Tossing the salad in the Fathom offices, before, during, and after. Photos by Berit Baugher.

YU SHENG: HOW TO MAKE IT AT HOME

Ingredients

The ingredients vary and you can change the ratios as much as you want, but here's the easiest breakdown.

1.Raw fish
Usually salmon. My grandmother likes to cook it a little bit to be safe. Some families use abalone instead.

2. Shredded vegetables
Green radish, white radish, carrots, turnips, cabbage, and red pepper.

3. Condiments
Pepper, cinnamon powder, pickled ginger, chopped peanuts, toasted sesame seeds, pomelo pulp, and (my favorite) crackers or deep-fried flour crisps.

4. Sauce
Sour plum sauce, rice vinegar, sesame oil, sugar.
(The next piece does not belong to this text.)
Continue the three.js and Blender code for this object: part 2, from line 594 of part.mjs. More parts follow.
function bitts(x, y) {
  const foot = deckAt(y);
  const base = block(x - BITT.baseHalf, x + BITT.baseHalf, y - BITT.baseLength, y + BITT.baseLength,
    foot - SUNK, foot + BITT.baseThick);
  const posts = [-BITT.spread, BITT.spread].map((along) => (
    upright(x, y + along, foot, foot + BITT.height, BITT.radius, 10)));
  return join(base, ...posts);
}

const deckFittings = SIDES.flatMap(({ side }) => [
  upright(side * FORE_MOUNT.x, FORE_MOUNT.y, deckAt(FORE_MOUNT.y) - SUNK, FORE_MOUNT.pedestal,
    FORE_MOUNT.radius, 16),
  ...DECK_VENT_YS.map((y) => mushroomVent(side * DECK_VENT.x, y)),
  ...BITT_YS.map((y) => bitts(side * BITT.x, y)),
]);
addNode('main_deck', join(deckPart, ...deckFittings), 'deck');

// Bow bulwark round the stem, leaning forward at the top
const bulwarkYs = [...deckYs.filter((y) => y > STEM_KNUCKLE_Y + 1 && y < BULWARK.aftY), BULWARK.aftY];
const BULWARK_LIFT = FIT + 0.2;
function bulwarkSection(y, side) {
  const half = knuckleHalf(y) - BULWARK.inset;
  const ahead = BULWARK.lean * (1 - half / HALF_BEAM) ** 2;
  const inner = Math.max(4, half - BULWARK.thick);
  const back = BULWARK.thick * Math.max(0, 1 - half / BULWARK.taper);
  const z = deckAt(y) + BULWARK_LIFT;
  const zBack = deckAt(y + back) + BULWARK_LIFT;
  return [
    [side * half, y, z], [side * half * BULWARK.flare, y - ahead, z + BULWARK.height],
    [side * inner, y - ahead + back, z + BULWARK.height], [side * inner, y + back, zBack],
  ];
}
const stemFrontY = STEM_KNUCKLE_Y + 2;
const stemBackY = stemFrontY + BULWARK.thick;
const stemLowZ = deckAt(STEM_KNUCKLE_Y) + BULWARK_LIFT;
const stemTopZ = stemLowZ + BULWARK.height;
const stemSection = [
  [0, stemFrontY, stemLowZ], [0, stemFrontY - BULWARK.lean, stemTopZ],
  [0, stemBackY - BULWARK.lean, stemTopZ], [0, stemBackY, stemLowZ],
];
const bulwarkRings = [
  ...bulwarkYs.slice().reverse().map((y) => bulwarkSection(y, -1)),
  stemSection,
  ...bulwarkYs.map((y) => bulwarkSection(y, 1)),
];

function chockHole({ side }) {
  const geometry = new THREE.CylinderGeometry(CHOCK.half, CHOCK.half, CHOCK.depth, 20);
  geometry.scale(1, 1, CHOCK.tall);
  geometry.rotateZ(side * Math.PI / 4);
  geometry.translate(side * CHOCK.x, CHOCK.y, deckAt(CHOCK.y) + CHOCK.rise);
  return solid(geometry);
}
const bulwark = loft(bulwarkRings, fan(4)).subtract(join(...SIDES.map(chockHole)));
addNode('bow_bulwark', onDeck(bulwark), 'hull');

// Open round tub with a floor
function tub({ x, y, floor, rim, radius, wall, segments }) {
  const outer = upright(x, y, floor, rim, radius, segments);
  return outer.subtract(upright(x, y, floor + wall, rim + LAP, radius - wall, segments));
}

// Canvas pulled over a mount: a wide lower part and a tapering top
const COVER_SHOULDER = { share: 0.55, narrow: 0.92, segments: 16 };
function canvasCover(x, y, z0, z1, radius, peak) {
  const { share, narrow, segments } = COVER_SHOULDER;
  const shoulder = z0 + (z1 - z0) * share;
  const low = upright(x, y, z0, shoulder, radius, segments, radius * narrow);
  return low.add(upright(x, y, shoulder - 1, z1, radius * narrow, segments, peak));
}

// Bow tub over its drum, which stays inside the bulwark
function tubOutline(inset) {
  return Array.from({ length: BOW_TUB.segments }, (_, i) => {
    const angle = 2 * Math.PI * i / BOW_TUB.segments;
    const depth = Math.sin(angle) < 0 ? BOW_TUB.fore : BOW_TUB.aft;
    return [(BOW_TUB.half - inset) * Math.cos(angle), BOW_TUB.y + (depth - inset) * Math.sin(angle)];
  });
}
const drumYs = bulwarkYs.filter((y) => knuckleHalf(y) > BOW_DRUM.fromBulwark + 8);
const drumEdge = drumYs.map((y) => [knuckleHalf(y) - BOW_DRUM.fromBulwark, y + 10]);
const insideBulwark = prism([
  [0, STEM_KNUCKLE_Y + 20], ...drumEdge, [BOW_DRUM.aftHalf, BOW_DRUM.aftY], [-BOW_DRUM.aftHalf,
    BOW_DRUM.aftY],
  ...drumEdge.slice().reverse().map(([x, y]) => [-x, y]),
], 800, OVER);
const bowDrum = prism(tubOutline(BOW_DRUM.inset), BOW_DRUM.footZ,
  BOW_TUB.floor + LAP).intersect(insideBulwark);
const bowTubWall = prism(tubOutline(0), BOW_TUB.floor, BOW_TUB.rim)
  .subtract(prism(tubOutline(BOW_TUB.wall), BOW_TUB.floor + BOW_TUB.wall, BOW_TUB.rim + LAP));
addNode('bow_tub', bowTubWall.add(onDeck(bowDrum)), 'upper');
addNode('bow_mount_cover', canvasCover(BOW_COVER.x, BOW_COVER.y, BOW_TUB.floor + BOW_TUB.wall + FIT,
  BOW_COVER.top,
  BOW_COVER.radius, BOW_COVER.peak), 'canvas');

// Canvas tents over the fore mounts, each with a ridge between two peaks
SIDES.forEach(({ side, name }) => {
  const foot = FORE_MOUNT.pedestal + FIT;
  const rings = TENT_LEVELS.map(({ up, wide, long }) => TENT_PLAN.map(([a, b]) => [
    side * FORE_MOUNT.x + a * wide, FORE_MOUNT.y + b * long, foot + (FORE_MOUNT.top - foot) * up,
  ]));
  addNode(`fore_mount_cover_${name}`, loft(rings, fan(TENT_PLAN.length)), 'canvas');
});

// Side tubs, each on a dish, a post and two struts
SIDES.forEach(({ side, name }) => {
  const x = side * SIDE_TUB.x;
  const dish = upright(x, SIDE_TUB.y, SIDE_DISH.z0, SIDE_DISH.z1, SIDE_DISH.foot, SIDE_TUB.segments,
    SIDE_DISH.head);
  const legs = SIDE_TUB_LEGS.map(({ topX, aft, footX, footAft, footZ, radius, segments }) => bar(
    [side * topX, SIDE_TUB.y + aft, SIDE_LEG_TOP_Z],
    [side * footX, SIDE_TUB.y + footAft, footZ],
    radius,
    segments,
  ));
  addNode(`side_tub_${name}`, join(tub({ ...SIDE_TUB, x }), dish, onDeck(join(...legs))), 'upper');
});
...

My friend's dad adds lemon or lime juice for a zesty kick.

5. Optional extras
Jellyfish, chili, sun-dried oranges, parsley.

Preparation

1. Arrange everything on a big serving platter or tray. Make it pretty: You're celebrating!

2. Gather around the salad, chopsticks in hand. 

3. Dive in! Use your chopsticks to raise the ingredients into the air as you recite the blessings. Don't worry where the ingredients fall. Remember, you want to make a mess.

Tips

1. Spread out paper plates around the main serving plate/tray so when the salad spills over you're already "serving" yourself.

2. Invest in longer chopsticks, it means the salad won't fall on your hand as you toss, and you can toss further and higher.

Blessings

Recite with happy abandon!

Gong xi fa cai 恭喜发财 ("wishing you wealth and good fortune") and wan shi ru yi 万事如意 ("may all your wishes be fulfilled") are the most common New Year greetings. You can say this to anyone at any time during the season. 

Nian nian you yu 年年有余 ("abundance through the year") is said as you lay out the fish, since fish in Chinese is also yu 鱼.

Tian tian mi mi 甜甜蜜蜜 ("may life always be sweet") is said as you drizzle sweet plum sauce over everything.

Bu bu gau sheng 步步高升 ("reaching higher levels with every step") is shouted as you lift your chopsticks as high as possible.